## Data lines
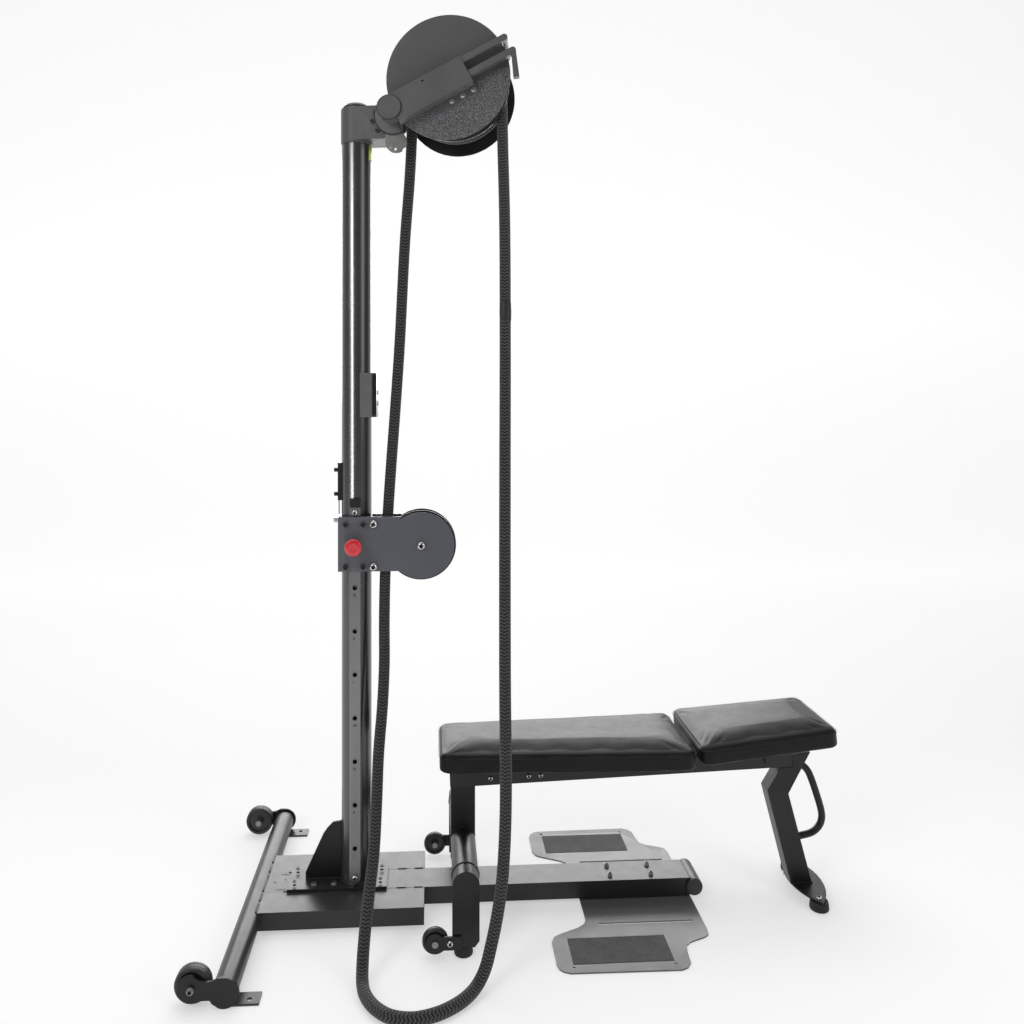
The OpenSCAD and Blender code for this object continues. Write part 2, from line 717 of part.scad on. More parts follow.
// ---- bench ----
module pad_bracket(deep) {
    translate([-25, -90, -5]) cube([50, 180, 5]);
    both_sides() translate([-25, spine_w / 2, -deep]) cube([50, 5, deep]);
}
module bench_spine() {
    color("#2c2e31") in_bench() translate([spine_x0, 0, spine_z0]) rotate([0, -spine_pitch, 0])
        tube_x(spine_len, spine_w, spine_h, 3);
    color("#2c2e31") in_bench() translate([pad_front_x, 0, pad_front_z]) rotate([0, -pad_front_pitch, 0])
        for (x = [166, 616]) translate([x, 0, 0]) pad_bracket(48);
    color("#2c2e31") in_bench() translate([pad_rear_x, 0, pad_rear_z]) rotate([0, -pad_rear_pitch, 0]) {
        translate([80, 0, 0]) pad_bracket(62);
        translate([255, 0, 0]) pad_bracket(74);
    }
}
module bench_front_frame() {
    color("#2c2e31") in_bench() {
        translate([leg_x, 0, leg_axis_z]) difference() {
            rod_y(leg_w / 2, -leg_y, leg_y);
            rod_y(leg_w / 2 - 3, -leg_y - 1, leg_y + 1);
        }
        difference() {
            translate([leg_x - 36, -25, leg_axis_z]) cube([72, 50, spine_z0 + 3 - leg_axis_z]);
            translate([leg_x - 33, -22, leg_axis_z]) cube([66, 44, spine_z0 - leg_axis_z]);
            translate([leg_x, 0, leg_axis_z]) rod_y(leg_w / 2, -50, 50);
            translate([spine_x0, 0, spine_z0]) rotate([0, -spine_pitch, 0])
                translate([-60, -60, 0]) cube([300, 120, 100]);
        }
        both_sides() slab_y(leg_y, leg_y + leg_deep) {
            translate([leg_x, leg_axis_z]) circle(leg_w / 2);
            polygon([[leg_x - leg_w / 2, leg_axis_z], [leg_x - leg_w / 2, 30], [leg_x + 24, 30],
                     [leg_x + leg_w / 2, 46], [leg_x + leg_w / 2, leg_axis_z]]);
        }
        both_sides() slab_y(leg_y + leg_deep, leg_y + leg_deep + 5) difference() {
            union() {
                translate([bench_wheel_x, bench_wheel_z]) circle(26);
                translate([bench_wheel_x, bench_wheel_z - 18]) square([70, 36]);
            }
            translate([bench_wheel_x, bench_wheel_z]) circle(6);
        }
    }
}
module bench_rear_leg() {
    color("#2c2e31") in_bench() {
        slab_y(-27, 27) difference() {
            polygon([[1469, 316], [1535, 305], [1603, 430], [1520, 420], [1512, 386]]);
            translate([spine_x0, spine_z0]) rotate(spine_pitch) square([spine_len, spine_h]);
        }
        slab_y(-27, 27) polygon([[1469, 316], [1542, 32], [1608, 32], [1535, 305]]);
        translate([0, 0, 26]) linear_extrude(6) intersection() {
            translate([1594 + 150, 0]) circle(r = 200);
            translate([1594 - 150, 0]) circle(r = 200);
            translate([1500, -135]) square([200, 270]);
        }
    }
}
module bench_handle() {
    path = [[1540, 395], [1580, 385], [1603, 366], [1617, 338], [1632, 295], [1647, 245],
            [1650, 215], [1640, 190], [1615, 171], [1560, 160]];
    color("#303235") in_bench() difference() {
        sweep([for (p = path) [p[0], 0, p[1]]], 11, 12);
        slab_y(-27, 27) polygon([[1469, 316], [1542, 32], [1608, 32], [1535, 305]]);
        slab_y(-27, 27) polygon([[1469, 316], [1535, 305], [1603, 430], [1520, 420]]);
    }
}
module bench_feet() {
    color("#1b1c1d") in_bench() both_sides() {
        translate([leg_x - 6, leg_y + leg_deep / 2, 0]) cylinder(r1 = 26, r2 = 23, h = 30);
        translate([1594, rear_foot_y, 0]) cylinder(r1 = 28, r2 = 25, h = 26);
    }
}
module bench_wheel(side) {
    y0 = leg_y + leg_deep - 24;
    color("#3a3b3d") in_bench() translate([bench_wheel_x, 0, bench_wheel_z])
        scale([1, side, 1]) difference() {
            rod_y(bench_wheel_r, y0, y0 + 22);
            rod_y(bolt_r + 0.05, y0 - 1, y0 + 23);
        }
}
module bench_wheel_near() { bench_wheel(-1); }
module bench_wheel_far() { bench_wheel(1); }
module bench_wheel_axles() {
    y1 = leg_y + leg_deep;
    color("silver") in_bench() both_sides() translate([bench_wheel_x, 0, bench_wheel_z]) {
        rod_y(bolt_r, y1 - 27, y1 + 5);
        rod_y(9, y1 + 5, y1 + 9);
        rod_y(9, y1 - 30, y1 - 26);
    }
}
module pad_solid(len, w0, w1, t) {
    corner = 34;
    linear_extrude(t) hull() {
        for (s = [-1, 1]) {
            translate([corner, s * (w0 - corner)]) circle(corner, $fn = 32);
            translate([len - corner, s * (w1 - corner)]) circle(corner, $fn = 32);
        }
    }
}
module pad_front() {
    color("#212224") in_bench() translate([pad_front_x, 0, pad_front_z]) rotate([0, -pad_front_pitch, 0])
        pad_solid(pad_long, 132, 165, pad_t);
}
module pad_rear() {
    color("#212224") in_bench() translate([pad_rear_x, 0, pad_rear_z]) rotate([0, -pad_rear_pitch, 0])
        pad_solid(pad_rear_len, 165, 148, pad_t);
}

cross_tube();
end_plates();
anchor_tabs();
deck_tubes();
main_beam();
end_tube();
tube_caps();
base_plate();
frame_bolts();
gusset();
column();
spindle();
spindle_cap();
guide_rail();
rail_fixings();
foot_plate();
grip_pads();
console_housing();
console_bezel();
button_upper();
button_lower();
band_anchor();
counter_band();
wheel_near();
wheel_far();
wheel_axles();
collar();
collar_bushes();
clevis();
index_plate();
pivot_pin();
head_screws();
arm_box();
arm_plate();
guard_bars();
cover_upper();
cover_lower();
arm_bolts();
drum_axle();
drum();
drum_bearings();
rope_wraps();
rope_loop();
carriage_near_plate();
carriage_far_plate();
carriage_spacers();
guide_shoes();
pulley_axle();
pulley();
pull_pin();
bench_spine();
bench_front_frame();
bench_rear_leg();
bench_handle();
bench_feet();
bench_wheel_near();
bench_wheel_far();
bench_wheel_axles();
pad_front();
pad_rear();
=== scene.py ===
import json
from math import atan2, cos, pi, radians, sin, sqrt

import bmesh
import bpy
from mathutils import Matrix, Vector, noise


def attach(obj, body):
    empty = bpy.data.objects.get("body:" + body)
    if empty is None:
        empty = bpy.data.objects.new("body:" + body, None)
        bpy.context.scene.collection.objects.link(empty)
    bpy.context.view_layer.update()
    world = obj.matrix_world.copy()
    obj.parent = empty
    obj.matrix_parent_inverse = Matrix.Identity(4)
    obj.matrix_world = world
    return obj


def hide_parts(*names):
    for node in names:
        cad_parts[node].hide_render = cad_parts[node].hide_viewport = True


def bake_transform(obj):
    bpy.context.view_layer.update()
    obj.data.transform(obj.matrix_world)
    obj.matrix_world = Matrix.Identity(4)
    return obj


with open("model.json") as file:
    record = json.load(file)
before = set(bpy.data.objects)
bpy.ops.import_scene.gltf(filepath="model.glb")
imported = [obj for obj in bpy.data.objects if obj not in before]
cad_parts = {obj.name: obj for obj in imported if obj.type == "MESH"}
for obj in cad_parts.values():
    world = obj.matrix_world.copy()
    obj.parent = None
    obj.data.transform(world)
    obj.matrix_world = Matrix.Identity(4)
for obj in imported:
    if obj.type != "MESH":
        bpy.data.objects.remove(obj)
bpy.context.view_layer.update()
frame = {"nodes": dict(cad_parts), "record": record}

scene = bpy.context.scene
NODES = frame["nodes"]
BODY_OF_NODE = {n: b for b, ns in frame["record"]["behaviour"]["bodies"].items() for n in ns}

# ---- camera, stage and light ----
cam_data = bpy.data.cameras.new("camera")
cam_data.lens = 30.16
cam_data.sensor_width = 36.0
cam_data.shift_x = 0.0252
cam_data.shift_y = -0.1121
cam_data.clip_end = 60
camera = bpy.data.objects.new("camera", cam_data)
camera.location = (0.458, -2.59, 1.509)
camera.rotation_euler = (pi / 2, 0, radians(-3.53))
scene.collection.objects.link(camera)
scene.camera = camera
scene.view_settings.view_transform = "Standard"
scene.view_settings.look = "None"
scene.view_settings.exposure = 0
scene.view_settings.gamma = 1


# ---- places, in metres ----
COLUMN_X = 0.229
SWIVEL = radians(9)
TILT = radians(26.5)
HEAD = Matrix.Translation((COLUMN_X, 0, 0)) @ Matrix.Rotation(-SWIVEL, 4, "Z")
ARM = HEAD @ Matrix.Translation((0.124, 0, 2.333)) @ Matrix.Rotation(-TILT, 4, "Y")
BENCH = Matrix.Translation((0, -0.020, 0))
FRONT_PAD = BENCH @ Matrix.Translation((0.474, 0, 0.435)) @ Matrix.Rotation(radians(-0.4), 4, "Y")
REAR_PAD = BENCH @ Matrix.Translation((1.226, 0, 0.451)) @ Matrix.Rotation(radians(-5.3), 4, "Y")
SPINE = BENCH @ Matrix.Translation((0.508, 0, 0.352)) @ Matrix.Rotation(radians(-1.9), 4, "Y")
I4 = Matrix.Identity(4)
ROPE_R = 0.016
ROUTE_MM = [
    (395, -16, 2404), (394, -17, 2290), (387, -19, 2150), (373, -22, 1960), (359, -27, 1680),
    (346, -32, 1480), (333, -36, 1300), (324, -39, 1160), (321, -40, 1075), (316, -41, 980),
    (314, -48, 850), (315, -64, 730), (311, -90, 615), (302, -124, 490), (299, -166, 370),
    (295, -214, 260), (285, -268, 168), (278, -318, 96), (276, -362, 46), (279, -400, 22),
    (290, -438, 17), (315, -480, 17), (352, -512, 17), (396, -525, 17), (440, -521, 17),
    (490, -500, 17), (534, -467, 18), (566, -434, 26), (590, -410, 54), (606, -397, 104),
    (622, -386, 170), (636, -374, 255), (645, -358, 370), (649, -338, 510), (649, -312, 720),
    (651, -282, 980), (654, -248, 1300), (658, -208, 1650), (660, -170, 1980), (658, -126, 2230),
    (655, -115, 2404),
]


# ---- materials ----
def node(tree, kind, **values):
    n = tree.nodes.new(kind)
    for key, value in values.items():
        if key in n.inputs:
            n.inputs[key].default_value = value
        else:
            setattr(n, key, value)
    return n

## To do
Where a line in the material contains "record", copy that line.

## Final result
    record = json.load(file)
frame = {"nodes": dict(cad_parts), "record": record}
BODY_OF_NODE = {n: b for b, ns in frame["record"]["behaviour"]["bodies"].items() for n in ns}